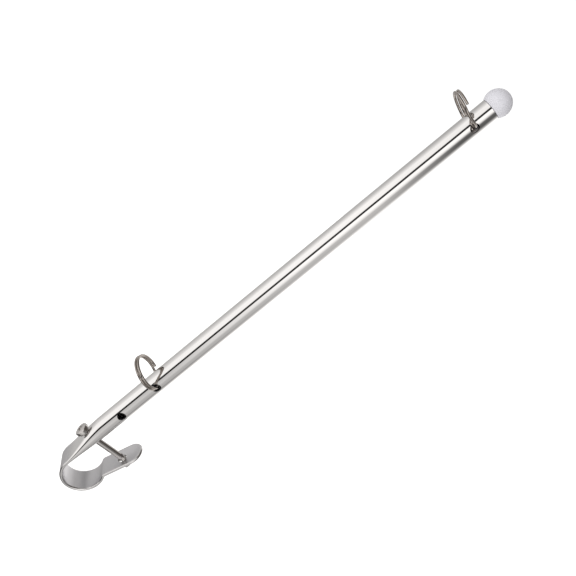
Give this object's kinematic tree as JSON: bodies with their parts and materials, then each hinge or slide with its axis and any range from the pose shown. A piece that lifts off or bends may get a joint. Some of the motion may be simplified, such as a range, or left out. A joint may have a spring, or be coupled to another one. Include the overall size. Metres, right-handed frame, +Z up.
{
  "type": "rail-mount boat flag staff",
  "caption": "Upright tube with a pressed-flat lower end bent into an open rail clamp, a clamp screw and nut, split rings for a flag and a ball cap.",
  "frame": {"origin": "centre of the rail in the clamp's loop, on the rail's axis, half way across the strap", "axes": "+Z up the tube, +Y along the rail, +X from the tube towards the clamp's tongue and along the clamp screw"},
  "size_m": [0.0563, 0.0243, 0.3697],
  "materials": {
    "polished_tube": "mirror-polished stainless steel",
    "clamp_strap": "satin stainless steel with bright edges",
    "fasteners": "bright turned stainless steel",
    "ring_wire": "bright spring steel wire",
    "ball_plastic": "frosted white moulded plastic"
  },
  "bodies": {
    "pole": {"pole_tube": "polished_tube", "ball_cap": "ball_plastic"},
    "tongue": {"clamp_tongue": "clamp_strap"},
    "screw": {"clamp_screw": "fasteners", "spring_washer": "fasteners"},
    "nut": {"clamp_nut": "fasteners"},
    "lower_ring": {"lower_split_ring": "ring_wire"},
    "upper_ring": {"upper_split_ring": "ring_wire"}
  },
  "joints": [
    {"name": "screw_turn", "type": "hinge", "parent": "pole", "child": "screw", "pos_m": [-0.0135, 0, 0.022], "axis": [1, 0, 0], "range_deg": [0, 1260]},
    {"name": "nut_travel", "type": "slide", "parent": "pole", "child": "nut", "axis": [-1, 0, 0], "range_m": [0, 0.00285]},
    {"name": "tongue_close", "type": "hinge", "parent": "pole", "child": "tongue", "pos_m": [0, 0, -0.0135], "axis": [0, -1, 0], "range_deg": [0, 4.2]},
    {"name": "lower_ring_swing", "type": "hinge", "parent": "pole", "child": "lower_ring", "pos_m": [-0.0135, 0, 0.0815], "axis": [0, 1, 0], "range_deg": [-70, 48]},
    {"name": "upper_ring_swing", "type": "hinge", "parent": "pole", "child": "upper_ring", "pos_m": [-0.0135, 0, 0.3285], "axis": [0, 1, 0], "range_deg": [-68, 48]}
  ],
  "couplings": [
    {"joint": "nut_travel", "follows": "screw_turn", "m_per_rad": 0.00012633},
    {"joint": "tongue_close", "follows": "screw_turn", "ratio": 0.00317}
  ]
}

· · ·

Task details. Which lines include the word "materials"? Copy every one of them.

The solution.
Give this object's kinematic tree as JSON: bodies with their parts and materials, then each hinge or slide with its axis and any range from the pose shown. A piece that lifts off or bends may get a joint. Some of the motion may be simplified, such as a range, or left out. A joint may have a spring, or be coupled to another one. Include the overall size. Metres, right-handed frame, +Z up.
  "materials": {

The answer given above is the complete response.